*Required task*.
Only the lines from the first one through the line with "return edge +" should be printed, exactly as they appear.

*Extracted records*.

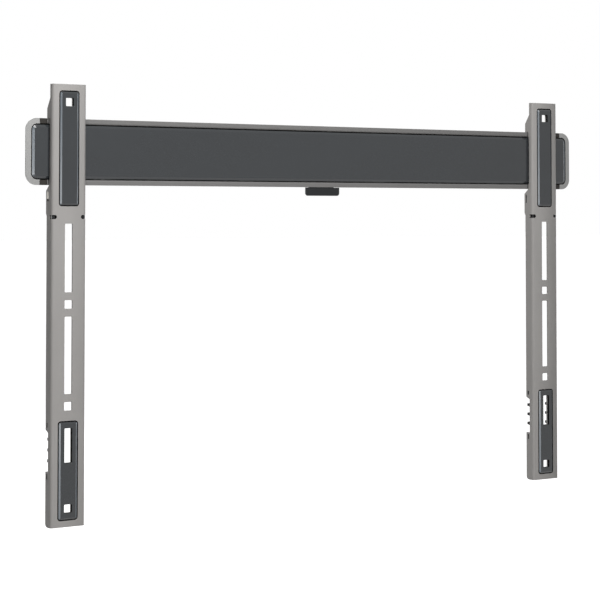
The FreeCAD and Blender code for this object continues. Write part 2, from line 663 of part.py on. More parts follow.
# Each pad's recess and its studs, as heights of its top, its lower end and the studs.
PADS = {
    "upper": ("upper_recess_top", UPPER_PAD_END, ("-upper_stud_high", "-upper_stud_low")),
    "lower": (f"{BOTTOM_HOLE} + lower_recess_top", f"{BOTTOM_HOLE} - lower_recess_end",
              (f"{BOTTOM_HOLE} + lower_stud_high", f"{BOTTOM_HOLE} + lower_stud_low")),
}
HOOK_FRONT = "(arm_stand + rail_gauge + hook_play)"
HOOK_BACK = f"({HOOK_FRONT} + hook_width)"
HOOK_TIP = f"({LIP_TOP} - hook_grip)"
LATCH_FRONT = "(arm_stand + rail_gauge + latch_gap)"
LATCH_BACK = f"({LATCH_FRONT} + latch_gauge)"
SIDE_LATCH = f"({LATCH_BACK} + latch_cover)"
NOTCH_LEVEL = f"({LIP_LOW} - notch_drop)"
NOTCH_INNER = "(arm_width / 2 - notch_bite)"
PRESSED_BACK = "(recess_depth + arm_gauge)"
WINDOW = {
    "front": f"({LATCH_FRONT} - window_fore)", "back": f"({LATCH_BACK} + window_aft)",
    "top": f"({LIP_LOW} - window_top)", "end": f"({LIP_LOW} - window_end)",
}


def flange_cut():
    """What the side outline leaves off the two flanges, as corners in depth and height."""
    past = f"{SIDE_LATCH} + overrun"
    over_cover = "arm_stand - cover_proud - cover_play"
    lead = f"{LIP_LOW} - lead_start"
    comb_top = f"{BOTTOM_HOLE} + comb_top"
    comb_end = f"{BOTTOM_HOLE} + comb_end"
    edge = [
        ("side_top", f"{ARM_TOP} + overrun"), ("side_top", f"{LIP_TOP} + ramp_start"),
        (HOOK_BACK, f"{LIP_TOP} + ramp_end"), (HOOK_BACK, HOOK_TIP), (HOOK_FRONT, HOOK_TIP),
        (HOOK_FRONT, LIP_TOP), ("arm_stand", LIP_TOP), ("arm_stand", MOUTH_TOP), (over_cover, MOUTH_TOP),
        (over_cover, MOUTH_LOW), ("arm_stand", MOUTH_LOW), ("arm_stand", lead),
        (SIDE_LATCH, f"{lead} - lead_drop"), (SIDE_LATCH, f"{LIP_LOW} - taper_top"),
        ("side_plain", f"{LIP_LOW} - taper_end"), ("side_plain", comb_top),
        ("side_comb", f"{comb_top} - comb_ramp"), ("side_comb", comb_end), ("side_plain", comb_end),
        ("side_plain", f"{ARM_LOW} - overrun"),
    ]
    return edge + [(past, f"{ARM_LOW} - overrun"), (past, f"{ARM_TOP} + overrun")]


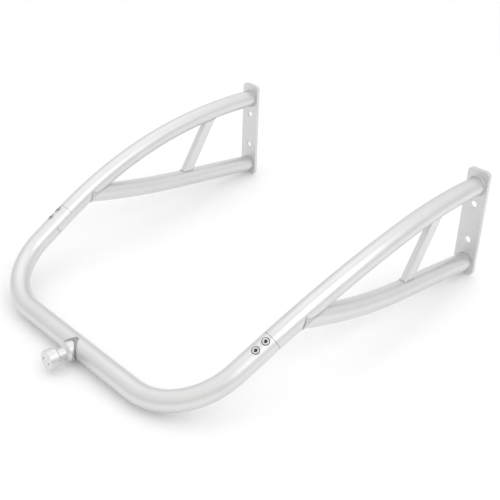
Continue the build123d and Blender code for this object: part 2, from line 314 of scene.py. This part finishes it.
@dataclass(frozen=True)
class WeldMetal(Finish):
    """Aluminium weld metal, brushed clean: a little duller and rougher than the tube."""

    name: str = "brushed_aluminium_weld"
    light: str = "#D6D6D5"
    shade: str = "#BEBEBF"
    roughness: float = 0.42
    mottle: float = 3 * MM
    mottle_detail: float = 4.0
    pit_depth: float = 0.03 * MM
    pit_strength: float = 0.5

    def shader(self, tree: bpy.types.NodeTree) -> bpy.types.NodeSocket:
        """Build a mottled, slightly pitted metal.

        Args:
            tree: The material's node tree.

        Returns:
            The Principled BSDF's output.
        """
        place = add_node(tree, "ShaderNodeTexCoord").outputs["Object"]
        mottle = add_node(tree, "ShaderNodeTexNoise", None, {
            "Vector": place, "Scale": 1 / self.mottle, "Detail": self.mottle_detail,
        })
        tone = add_node(tree, "ShaderNodeMix", {"data_type": "RGBA"}, {
            MIX_SHARE: mottle.outputs["Fac"],
            MIX_FIRST: linear(self.shade),
            MIX_SECOND: linear(self.light),
        })
        bump = add_node(tree, "ShaderNodeBump", None, {
            "Height": mottle.outputs["Fac"],
            "Distance": self.pit_depth,
            "Strength": self.pit_strength,
        })
        surface = add_node(tree, "ShaderNodeBsdfPrincipled", None, {
            "Base Color": tone.outputs[MIX_RESULT],
            "Roughness": self.roughness,
            "Normal": bump.outputs["Normal"],
            "Metallic": 1.0,
        })
        return surface.outputs["BSDF"]


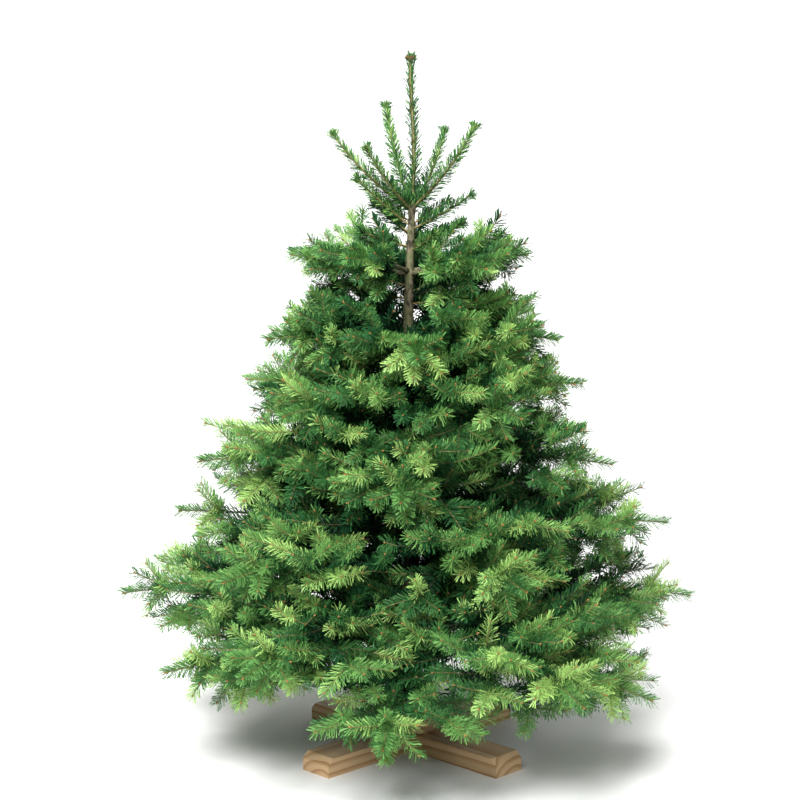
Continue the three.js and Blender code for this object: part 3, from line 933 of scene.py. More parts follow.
def place(tree, kind, inputs=None, **settings):
    """Adds a node, with its settings, and sets each input to a value or links it to an output."""
    node = tree.nodes.new(kind)
    for name, value in settings.items():
        setattr(node, name, value)
    for socket, value in (inputs or {}).items():
        if isinstance(value, bpy.types.NodeSocket):
            tree.links.new(value, node.inputs[socket])
        else:
            node.inputs[socket].default_value = value
    return node


def number(tree, operation, *values):
    """A Math node's result."""
    return place(tree, "ShaderNodeMath", dict(enumerate(values)), operation=operation).outputs[0]


def vector(tree, operation, *values):
    """A Vector Math node's result. A scaling's factor is its fourth input."""
    inputs = dict(enumerate(values))
    if operation == "SCALE":
        inputs = {0: values[0], 3: values[1]}
    return place(tree, "ShaderNodeVectorMath", inputs, operation=operation).outputs[0]


def between(tree, factor, low, high):
    """A number mixed from low to high."""
    node = place(tree, "ShaderNodeMapRange", {0: factor, 3: low, 4: high}, clamp=True)
    return node.outputs[0]


def random_number(tree, low, high, seed):
    """A random number for each point or instance."""
    inputs = {2: low, 3: high, "Seed": seed}
    return place(tree, "FunctionNodeRandomValue", inputs, data_type="FLOAT").outputs[1]


def either_way(tree, amount, seed):
    """A random number from -amount to amount."""
    return number(tree, "MULTIPLY", random_number(tree, -1.0, 1.0, seed), amount)


def named(tree, name):
    """A number that the lines carry."""
    node = place(tree, "GeometryNodeInputNamedAttribute", {"Name": name}, data_type="FLOAT")
    return node.outputs[0]


def noise(tree, where, scale, detail, roughness=0.5):
    """A noise texture's outputs, Fac and Color."""
    inputs = {"Vector": where, "Scale": scale, "Detail": detail, "Roughness": roughness}
    return place(tree, "ShaderNodeTexNoise", inputs).outputs


def geometry_tree(name, inputs):
    """A Geometry Nodes tree with named inputs, and its input node."""
    tree = bpy.data.node_groups.new(name, "GeometryNodeTree")
    tree.interface.new_socket("Geometry", in_out="INPUT", socket_type="NodeSocketGeometry")
    for label, kind, value in inputs:
        socket = tree.interface.new_socket(label, in_out="INPUT", socket_type=kind)
        if value is not None:
            socket.default_value = value
    tree.interface.new_socket("Geometry", in_out="OUTPUT", socket_type="NodeSocketGeometry")
    return tree, tree.nodes.new("NodeGroupInput").outputs


def finish_tree(tree, geometry, materials, tint=None):
    """Realize Instances and Set Material: one material, or one for each whole number of a tint."""
    geometry = place(tree, "GeometryNodeRealizeInstances", {0: geometry}).outputs[0]
    for i, material in enumerate(materials):
        inputs = {"Geometry": geometry, "Material": material}
        if tint is not None:
            inputs["Selection"] = place(
                tree, "FunctionNodeCompare", {0: tint, 1: float(i), "Epsilon": 0.5},
                data_type="FLOAT", operation="EQUAL",
            ).outputs[0]
        geometry = place(tree, "GeometryNodeSetMaterial", inputs).outputs[0]
    place(tree, "NodeGroupOutput", {0: geometry})
    return tree


def tint_inputs(tints):
    """An input for the material of each tint."""
    return [(f"Tint {i + 1}", "NodeSocketMaterial", None) for i in range(len(tints))]


def tint_outputs(inputs, tints):
    """The materials of those inputs, in order."""
    return [inputs[f"Tint {i + 1}"] for i in range(len(tints))]


def tint_values(tints, make):
    """The values of those inputs: a new material for each tint."""
    return {f"Tint {i + 1}": make(name, colour) for i, (name, colour) in enumerate(tints)}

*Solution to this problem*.
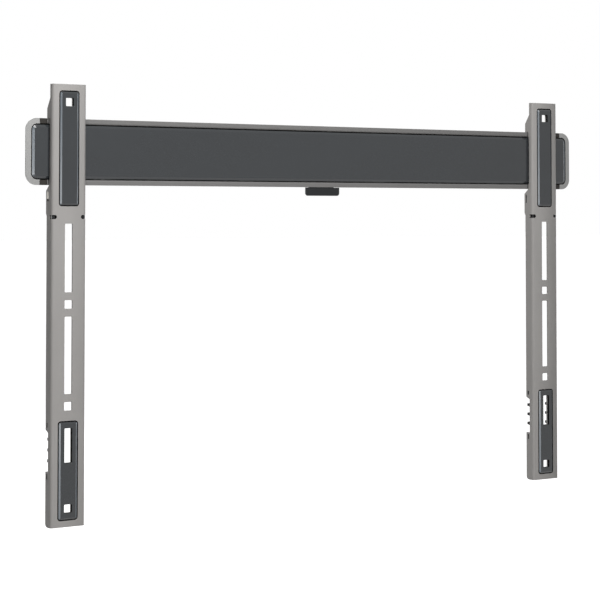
The FreeCAD and Blender code for this object continues. Write part 2, from line 663 of part.py on. More parts follow.
# Each pad's recess and its studs, as heights of its top, its lower end and the studs.
PADS = {
    "upper": ("upper_recess_top", UPPER_PAD_END, ("-upper_stud_high", "-upper_stud_low")),
    "lower": (f"{BOTTOM_HOLE} + lower_recess_top", f"{BOTTOM_HOLE} - lower_recess_end",
              (f"{BOTTOM_HOLE} + lower_stud_high", f"{BOTTOM_HOLE} + lower_stud_low")),
}
HOOK_FRONT = "(arm_stand + rail_gauge + hook_play)"
HOOK_BACK = f"({HOOK_FRONT} + hook_width)"
HOOK_TIP = f"({LIP_TOP} - hook_grip)"
LATCH_FRONT = "(arm_stand + rail_gauge + latch_gap)"
LATCH_BACK = f"({LATCH_FRONT} + latch_gauge)"
SIDE_LATCH = f"({LATCH_BACK} + latch_cover)"
NOTCH_LEVEL = f"({LIP_LOW} - notch_drop)"
NOTCH_INNER = "(arm_width / 2 - notch_bite)"
PRESSED_BACK = "(recess_depth + arm_gauge)"
WINDOW = {
    "front": f"({LATCH_FRONT} - window_fore)", "back": f"({LATCH_BACK} + window_aft)",
    "top": f"({LIP_LOW} - window_top)", "end": f"({LIP_LOW} - window_end)",
}


def flange_cut():
    """What the side outline leaves off the two flanges, as corners in depth and height."""
    past = f"{SIDE_LATCH} + overrun"
    over_cover = "arm_stand - cover_proud - cover_play"
    lead = f"{LIP_LOW} - lead_start"
    comb_top = f"{BOTTOM_HOLE} + comb_top"
    comb_end = f"{BOTTOM_HOLE} + comb_end"
    edge = [
        ("side_top", f"{ARM_TOP} + overrun"), ("side_top", f"{LIP_TOP} + ramp_start"),
        (HOOK_BACK, f"{LIP_TOP} + ramp_end"), (HOOK_BACK, HOOK_TIP), (HOOK_FRONT, HOOK_TIP),
        (HOOK_FRONT, LIP_TOP), ("arm_stand", LIP_TOP), ("arm_stand", MOUTH_TOP), (over_cover, MOUTH_TOP),
        (over_cover, MOUTH_LOW), ("arm_stand", MOUTH_LOW), ("arm_stand", lead),
        (SIDE_LATCH, f"{lead} - lead_drop"), (SIDE_LATCH, f"{LIP_LOW} - taper_top"),
        ("side_plain", f"{LIP_LOW} - taper_end"), ("side_plain", comb_top),
        ("side_comb", f"{comb_top} - comb_ramp"), ("side_comb", comb_end), ("side_plain", comb_end),
        ("side_plain", f"{ARM_LOW} - overrun"),
    ]
    return edge + [(past, f"{ARM_LOW} - overrun"), (past, f"{ARM_TOP} + overrun")]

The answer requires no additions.